* [OBJECTIVE] Return every line of the material exactly.

* [COLLECTED MATERIAL]

★ ★ ★ ★

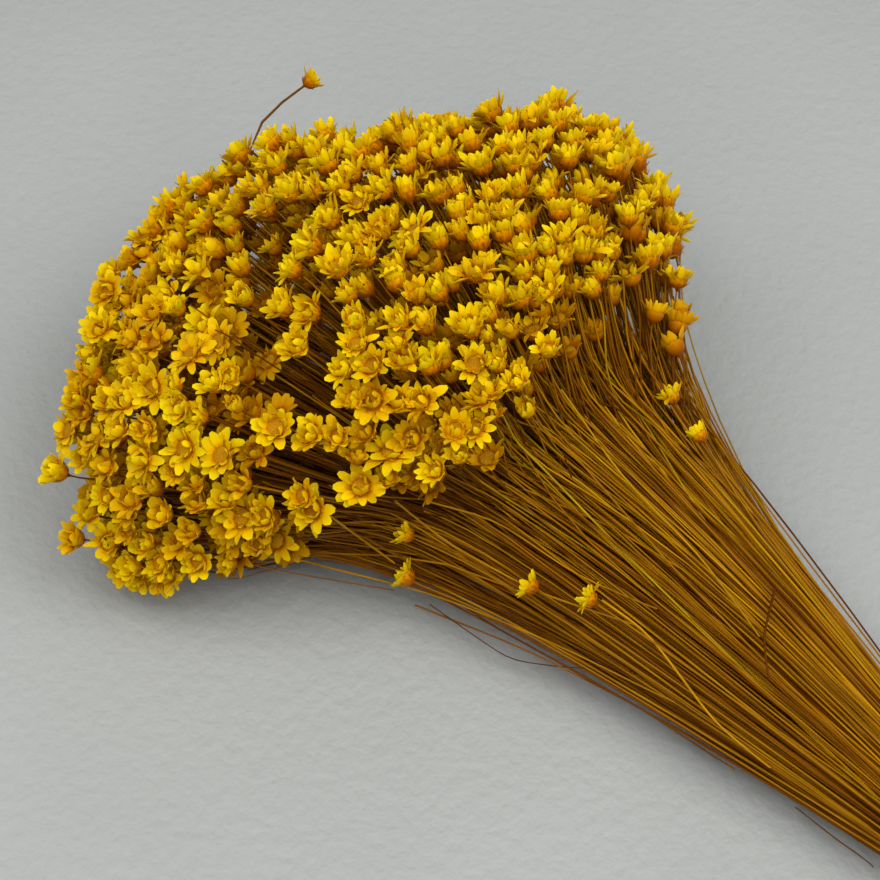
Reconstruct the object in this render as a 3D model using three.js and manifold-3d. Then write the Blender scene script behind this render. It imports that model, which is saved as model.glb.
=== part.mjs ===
// A bunch of small dried star flowers, tied round its stems and lying on its side.
// Each flower grew as one piece: a bare stem, a cup of scales and a star of papery bracts.
// The flowers stand in sheaves of four, one closed solid each. The stems of a sheaf run
// together through the tie and part below the heads. Flowers that lie on the outside of
// the bunch are solids of their own, and the tie is a ring round all the stems.
//
// X runs from the cut ends towards the heads and Z is up. A flower's place in the bunch is
// a point (u, v) of a unit disc, u to the side and v up. The disc maps evenly onto the
// bunch's section in the tie, and onto the crown of heads.

import * as THREE from "three";
import { mergeVertices } from "three/addons/utils/BufferGeometryUtils.js";
import Module from "manifold-3d";

const wasm = await Module();
wasm.setup();

// ---- Driving dimensions, in millimetres and degrees ----

const TIE = { centre: [-204, -21, 11.4], stemsRadius: 8.6, gap: 1.55, wall: 1.2, width: 8, sides: 24 };
const TAIL = { length: 60, splay: 0.06 };
const STEMS = { flare: 0.2, flareDown: 0.01, lead: 185, sweep: 74, rimSweep: 35, rimPower: 8, thickness: 1.1 };
const CROWN = {
  centre: [0, 2, 44], length: 63, halfWidth: 90, rise: 48, drop: 42, yaw: 8, floor: 3,
  wrap: 106, wrapSwing: 32, wrapSide: 105, lean: 0.5, leanSide: 0.12, lowestDip: -0.1, gather: 0.32,
};
const VALLEY = { side: 60, depth: 13, width: 0.2, start: 0.15, run: 0.25 };
const SAG = { side: -18, share: 0.85, power: 1.6, forward: 0.58, inward: 0.523 };
const SHEAVES = { count: 36, headsEach: 4, spread: 0.39, furthest: 0.97, rootDepth: 0.2, headsApart: 0.88,
  depthStep: 6, rimSides: 14, shortEdge: 0.25, evenings: 4 };
const CELL_SHARE = [[-1, 0.87], [0, 0.87], [0.15, 0.78], [0.3, 0.69], [0.44, 0.59], [0.6, 0.46], [0.78, 0.28]];
const HEAD = { sides: 5, rings: [[-0.4, 0.75], [2.4, 2.7], [6.6, 3.8]], dish: 5.2 };
const STRAY = { seat: 0.85, lift: 0.4, liftRun: 0.12, standPower: 3, thickness: 0.9, steps: 8,
  rings: [[0, 0.7], [2.2, 2.4], [5.8, 3.9]], dish: 4.6 };

// Flowers outside the bunch: the side they run along, how far up the stems they reach,
// and how far their heads stand off the bunch.
const STRAYS = {
  flower_right_low: [122, 0.37, 9],
  flower_right_mid: [139, 0.49, 4],
  flower_right_high: [163, 0.85, 7],
  flower_right_far: [200, 0.97, 5],
  flower_top_right: [96, 0.95, 8],
  flower_top_mid: [83, 0.91, 8],
  flower_top_left: [57, 0.9, 7],
  flower_left_high: [50, 0.94, 9],
  flower_left_mid: [23, 0.58, 4],
  flower_left_low: [8, 0.5, 4],
  flower_stems_upper: [30, 0.36, 3],
  flower_stems_lower: [42, 0.3, 7],
};

const COLOURS = { flower: 0xd9ae12, tie: 0xb99a66 };

// ---- The bunch's form ----

const UP = new THREE.Vector3(0, 0, 1);
const ALONG = new THREE.Vector3(1, 0, 0);
const ACROSS = new THREE.Vector3(0, 1, 0);
const CROWN_YAW = THREE.MathUtils.degToRad(CROWN.yaw);
const CROWN_ALONG = ALONG.clone().applyAxisAngle(UP, CROWN_YAW);
const CROWN_ACROSS = ACROSS.clone().applyAxisAngle(UP, CROWN_YAW);
const GOLDEN_ANGLE = Math.PI * (3 - Math.sqrt(5));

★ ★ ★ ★

* [OUTPUT OF THE EXERCISE]
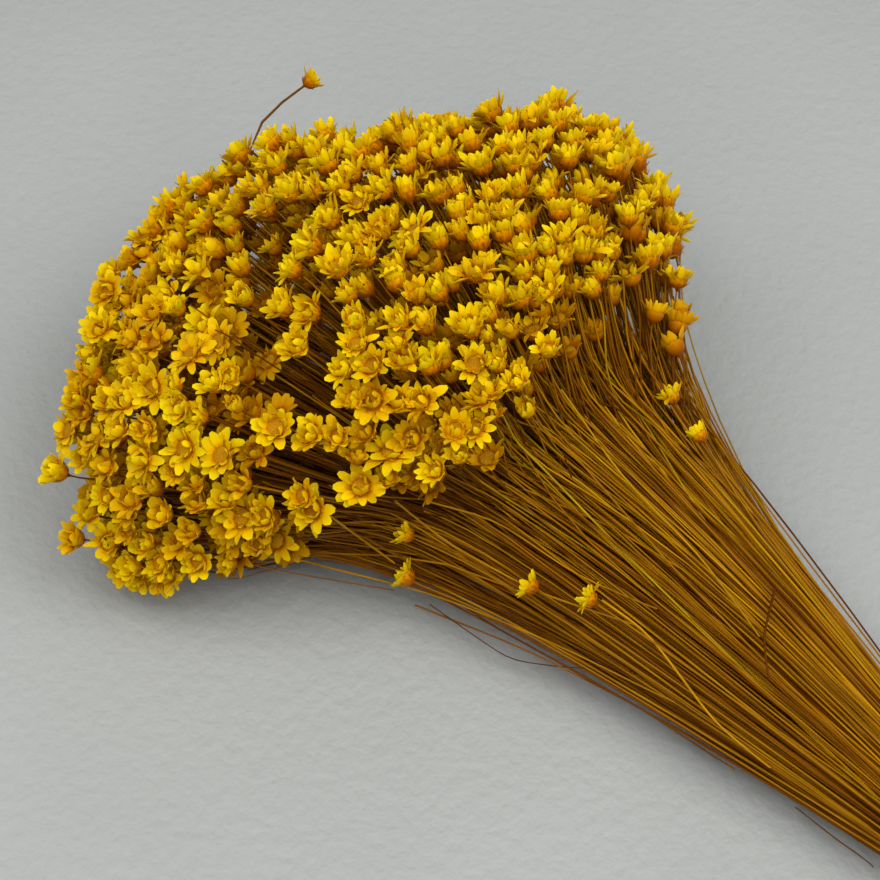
Reconstruct the object in this render as a 3D model using three.js and manifold-3d. Then write the Blender scene script behind this render. It imports that model, which is saved as model.glb.
=== part.mjs ===
// A bunch of small dried star flowers, tied round its stems and lying on its side.
// Each flower grew as one piece: a bare stem, a cup of scales and a star of papery bracts.
// The flowers stand in sheaves of four, one closed solid each. The stems of a sheaf run
// together through the tie and part below the heads. Flowers that lie on the outside of
// the bunch are solids of their own, and the tie is a ring round all the stems.
//
// X runs from the cut ends towards the heads and Z is up. A flower's place in the bunch is
// a point (u, v) of a unit disc, u to the side and v up. The disc maps evenly onto the
// bunch's section in the tie, and onto the crown of heads.

import * as THREE from "three";
import { mergeVertices } from "three/addons/utils/BufferGeometryUtils.js";
import Module from "manifold-3d";

const wasm = await Module();
wasm.setup();

// ---- Driving dimensions, in millimetres and degrees ----

const TIE = { centre: [-204, -21, 11.4], stemsRadius: 8.6, gap: 1.55, wall: 1.2, width: 8, sides: 24 };
const TAIL = { length: 60, splay: 0.06 };
const STEMS = { flare: 0.2, flareDown: 0.01, lead: 185, sweep: 74, rimSweep: 35, rimPower: 8, thickness: 1.1 };
const CROWN = {
  centre: [0, 2, 44], length: 63, halfWidth: 90, rise: 48, drop: 42, yaw: 8, floor: 3,
  wrap: 106, wrapSwing: 32, wrapSide: 105, lean: 0.5, leanSide: 0.12, lowestDip: -0.1, gather: 0.32,
};
const VALLEY = { side: 60, depth: 13, width: 0.2, start: 0.15, run: 0.25 };
const SAG = { side: -18, share: 0.85, power: 1.6, forward: 0.58, inward: 0.523 };
const SHEAVES = { count: 36, headsEach: 4, spread: 0.39, furthest: 0.97, rootDepth: 0.2, headsApart: 0.88,
  depthStep: 6, rimSides: 14, shortEdge: 0.25, evenings: 4 };
const CELL_SHARE = [[-1, 0.87], [0, 0.87], [0.15, 0.78], [0.3, 0.69], [0.44, 0.59], [0.6, 0.46], [0.78, 0.28]];
const HEAD = { sides: 5, rings: [[-0.4, 0.75], [2.4, 2.7], [6.6, 3.8]], dish: 5.2 };
const STRAY = { seat: 0.85, lift: 0.4, liftRun: 0.12, standPower: 3, thickness: 0.9, steps: 8,
  rings: [[0, 0.7], [2.2, 2.4], [5.8, 3.9]], dish: 4.6 };

// Flowers outside the bunch: the side they run along, how far up the stems they reach,
// and how far their heads stand off the bunch.
const STRAYS = {
  flower_right_low: [122, 0.37, 9],
  flower_right_mid: [139, 0.49, 4],
  flower_right_high: [163, 0.85, 7],
  flower_right_far: [200, 0.97, 5],
  flower_top_right: [96, 0.95, 8],
  flower_top_mid: [83, 0.91, 8],
  flower_top_left: [57, 0.9, 7],
  flower_left_high: [50, 0.94, 9],
  flower_left_mid: [23, 0.58, 4],
  flower_left_low: [8, 0.5, 4],
  flower_stems_upper: [30, 0.36, 3],
  flower_stems_lower: [42, 0.3, 7],
};

const COLOURS = { flower: 0xd9ae12, tie: 0xb99a66 };

// ---- The bunch's form ----

const UP = new THREE.Vector3(0, 0, 1);
const ALONG = new THREE.Vector3(1, 0, 0);
const ACROSS = new THREE.Vector3(0, 1, 0);
const CROWN_YAW = THREE.MathUtils.degToRad(CROWN.yaw);
const CROWN_ALONG = ALONG.clone().applyAxisAngle(UP, CROWN_YAW);
const CROWN_ACROSS = ACROSS.clone().applyAxisAngle(UP, CROWN_YAW);
const GOLDEN_ANGLE = Math.PI * (3 - Math.sqrt(5));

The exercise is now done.